Run your own Exchange Server Health Check.... Part 6

Active Directory

Generally our main concern here is if the Global Catalog servers are responding quickly to LDAP queries from the Exchange Servers.  There are obviously other issues to do with security for example but these are rare and you are likely to already be aware of them.  Therefore the first bit of information to find out is the number of GC's compared to the number of Exchange Servers.  More specifically we are talking about the number of Exchange Server physical processors and the number of GC physical processors.  The recommended practise is to maintain a 4:1 ratio between Exchange server processors and global catalog server processors of similar speed.  (This information is gathered and recorded by ExBPA.)

Presuming that you meet this best practise the next thing to consider is the AD site topology.  I like to use diagnostics logging to determine how each Domain Controller has been classified by DSAccess.  If you increase diagnostics logging as described in this article; 'Event ID 2080 from MSExchangeDSAccess', you will see an event logged every 15 minutes on each server which logs the results from the topology discovery process.

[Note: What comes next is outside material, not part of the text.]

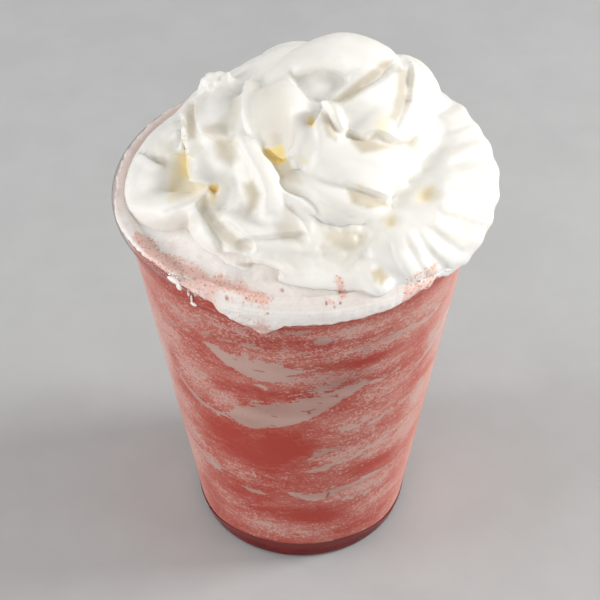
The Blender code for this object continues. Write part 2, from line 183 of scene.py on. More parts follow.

Look at the 'In-site:' section in each event to see which domain controllers are available in the AD site which the Exchange server belongs to.

The second column (roles) shows whether or not the particular server in the list can be used as a configuration domain controller (column value C), a domain controller (column value D), or a global catalog server (column value G) for this particular Exchange server.  We want to see CDG in this column for all servers 'In-site:' if possible.

Once we have determined which servers are using which DC's and that we have enough DC's we can use Performance Monitor to see the response time from the 'In-site:' GC's.  The screenshot below is typical.  This shows the response time for all DC's available to the Exchange Servers including those that are 'Out-of-site:'.  The regular peaks are a result of the 15 minute topology discovery process.  The high peaks should due to slow response times from domain controllers which are 'Out-of-site:'.

dsaccess

If we remove the 'Out-of-site:' DC's the picture looks like this:

dsaccess2

I would also use this information and compare it with any warnings triggered by ExBPA including (Round-trip times to global catalog server are taking more than 100 ms & Round-trip times to global catalog server are taking more than 10 ms).  I would want to verify that any warnings match what we are seeing above i.e. that they are for remote servers.  If there are any issues with the performance of the DC's then there are some tips in the ExBPA article and in the 'Troubleshooting Microsoft Exchange Server Performance' whitepaper.

The other issue that I come across all the time is when DSAccess has been hard-coded to use specific Domain Controllers.  It is recommended that you use the default setting of automatic topology discovery to take advantage of global catalog failover. In 99% of cases the Exchange Servers will only use 'Out-of-site:' DC's if the 'In-site:' DC's are all unavailable.  If you overwrite this then this automatic failover will not take place.  If you lose all DC's that you have specified in the manual override Exchange will fail.  This issue is highlighted by ExBPA with the rule 'DSAccess has been hard-coded'.

 

Quick Summary

If you have followed all the steps in this series of blogs then I hope you now have a list of issues and a lot of new information about your environment. I would recommend getting all relevant parties together to build and prioritize the list of issues that were identified in this process. Using your change control procedures where appropriate work through the list of issues and meet with the team on a regular basis to report on where you've got to on the list and the impact, if any, that your changes have made.

If you are tracking incidents and Exchange downtime it should ultimately be possible to prove that this work has improved the stability and performance of the messaging service. ..well you never know.